When multi-agent beats one agent
Yes when:
- Tool catalog > ~8 tools or multiple domains (calendar + maps + email).
- Eval shows systematic tool misuse with single prompt.
- Teams maintain separate prompts per squad (content vs data).
No when:
- Simple RAG Q&A — Module 7 architecture wins.
- Fixed 3-step pipeline always — use workflow, not debate agents.
- Latency budget < 2s — multi-agent overhead hurts.
Observability per node
Log for each graph node execution:
{
"node": "execute",
"step_idx": 2,
"llm_tokens_in": 890,
"llm_tokens_out": 120,
"tool_calls": [{"name": "get_weather", "ok": true, "ms": 340}],
"state_snapshot_hash": "a1b2c3"
}Dashboards: per-node error rate, average steps to success, cost per successful trip plan.

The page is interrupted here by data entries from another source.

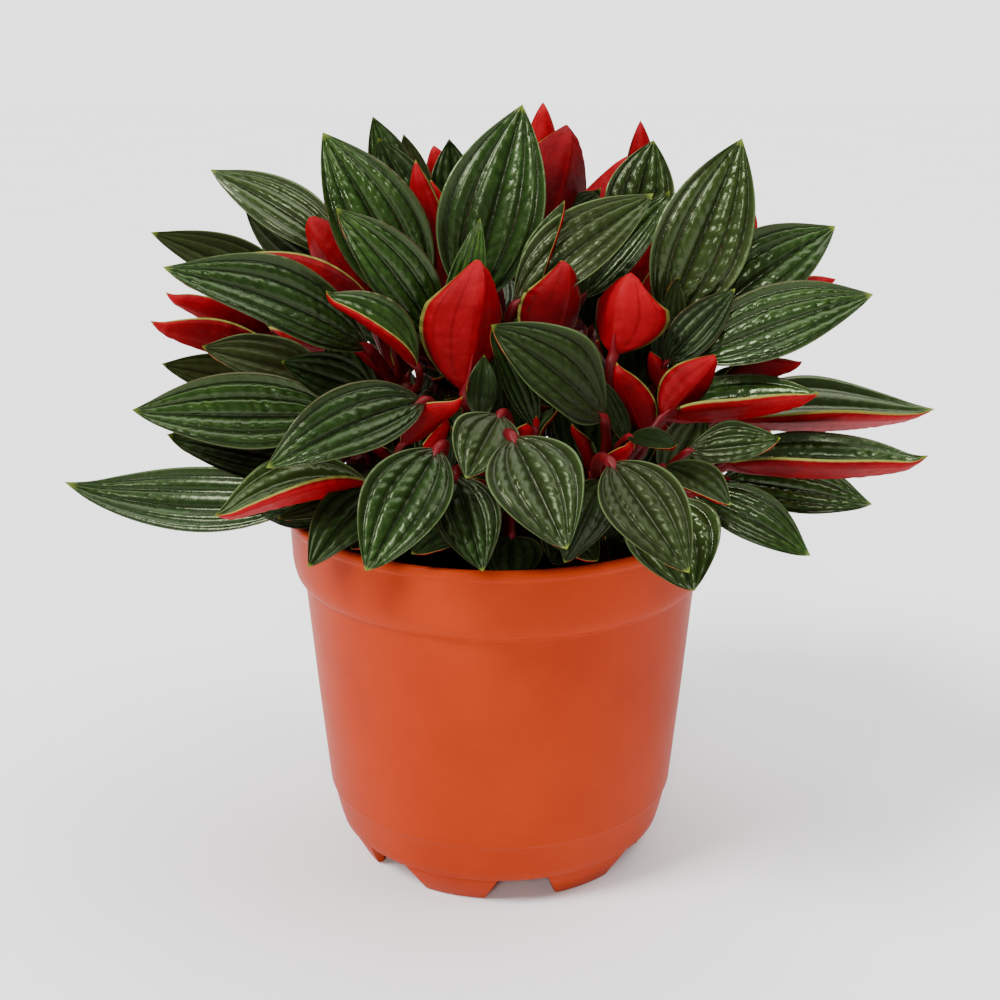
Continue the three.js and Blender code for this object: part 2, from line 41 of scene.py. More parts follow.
# The pot, and the ring of feet under it: where the first gap between two feet is, and half of a gap's angle
# at the bottom and at the top of the feet. A foot is spun over FOOT_SPAN and then fitted between two gaps.
LIP_RADIUS = 60
POT_HEIGHT = 103.7
COLLAR_BOTTOM = 84
WALL_TOP_RADIUS = 56
WALL_BOTTOM_RADIUS = 47.4
WALL = 1.8
POT_STEPS = 192
SHARP_EDGE = 40
FOOT_HEIGHT = 8.5
FOOT_RADIUS = 42.3
FOOT_COUNT = 7
FIRST_GAP = -82
HALF_GAP_BOTTOM = 14
HALF_GAP_TOP = 8.8
FOOT_SPAN = 100
FOOT_STEPS = 20

# The soil: a flat top that falls to its edge, lumps on it (how many in a metre, how high), and crumbs, each
# turned over by up to CRUMB_TILT radians
SOIL_TOP = 92
SOIL_MOUND = 2.5
SOIL_STEPS = 120
SOIL_RING = 2.2
FLAT_RINGS = 14
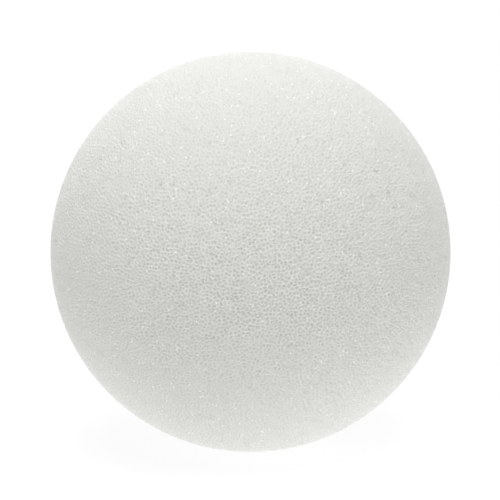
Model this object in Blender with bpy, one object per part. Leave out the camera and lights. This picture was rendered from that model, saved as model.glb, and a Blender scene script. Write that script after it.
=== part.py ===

“Agent went in circles” → inspect trace for execute → replan → execute loops without scratchpad updates.
Orchestration glossary (interview)
| Term | Meaning |
|---|---|
| Orchestration | Running multiple LLM calls, tools, and state updates in the right order |
| Agent | LLM + loop + tools |
| Multi-agent | Multiple roles with handoffs |
| LangGraph | Graph-based orchestration with cycles |
| State | Shared scratchpad across nodes |
Travel project mapping
| Project component | Lesson concept |
|---|---|
| Planner API route | plan node |
| Tool runner | execute node |
| MongoDB prefs | Memory sidecar |
| UI reasoning trace | trace list in state |
| Retry on 404 city | conditional edge to execute or plan |
Check yourself
- Draw a 3-node graph for plan → execute → synthesize.
- When would you add a
replanedge? - LangChain vs LangGraph — one sentence each.
- Why is shared state better than passing full chat between agents?